Bugtraq mailing list archives

Re: NFS exporting


From: perry () snark imsi com (Perry E. Metzger)
Date: Wed, 13 Apr 1994 19:29:32 -0400


"Aggelos D. Keromitis" says:
In message <9404131739.AA26622 () snark imsi com>, "Perry E. Metzger" writes:
Secure rpc buys you only a little bit -- it requires a bit of skill to
break it, but it will doubtless be easy to break when someone posts a
cracking script to the net sometime.

Well, this depends on what kind of RPC protection you're using; Un*x is
 weak (non-existant). However the one based on DES is adequate 
 against the everyday cracker.

No it is not. The exponential key exchange is completely flawed -- it
can be broken quite easily. See the paper by LaMachia and Odlyzko. The
key exchange is a complete joke. You never even need to crack the DES
key -- you can simply extract it. As I say, this currently requires
skill, but at some point someone will doubtless point a script to do
that and then its all pretty much pointless after that.

As for NFS in general, its useless. As soon as you export an NFS
partition to the net (at least if you export it writable), you can
kiss your machine goodbye. Among other nasty tricks, even without the
mountd giving you any informaiton on the host you can just flood the
machine with unlink requests or guess inode generation numbers or
other such things. NFS is a hunk of junk.
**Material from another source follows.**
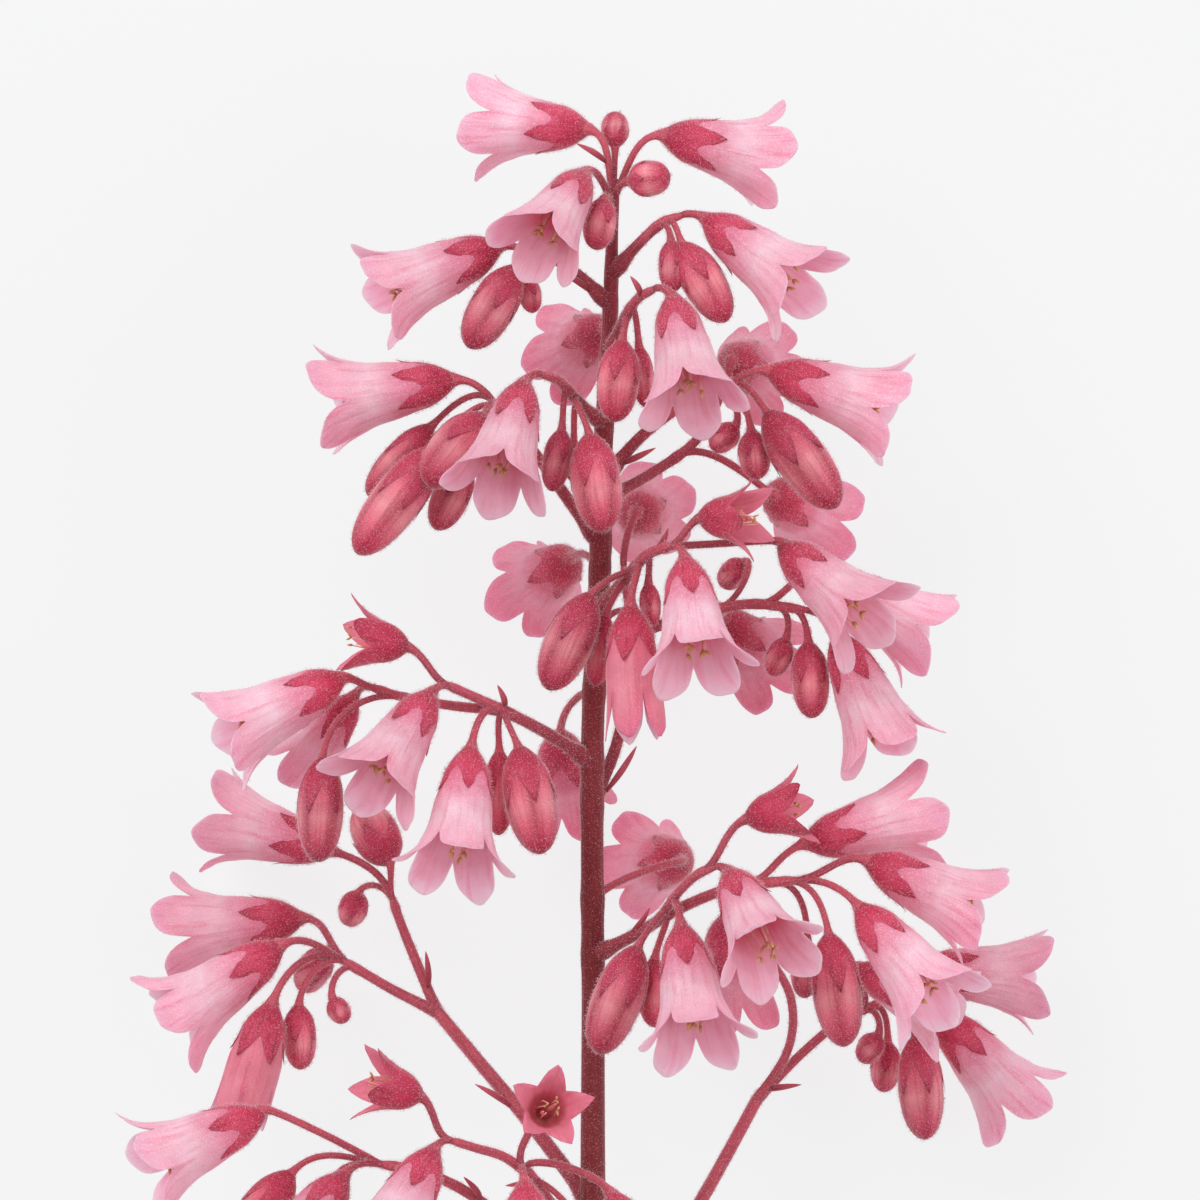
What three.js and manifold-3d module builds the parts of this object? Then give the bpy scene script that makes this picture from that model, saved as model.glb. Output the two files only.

Well, this is more or less true...mountd can be circumvented (hope i got this
 right) and one can send direct rpc/nfs requests to the nfsd...the hard part
 is actually guessing a valid file handle (32 byte number!).
 I have read in some documents that regular use of fsirand, a program which
 supposedly assigns to each file/dir a unique file handle, greatly reduces
 chances of a wild guess...

There are techniques you can exploit here that make hijacking an NFS
partition or simply destroying it way too simple.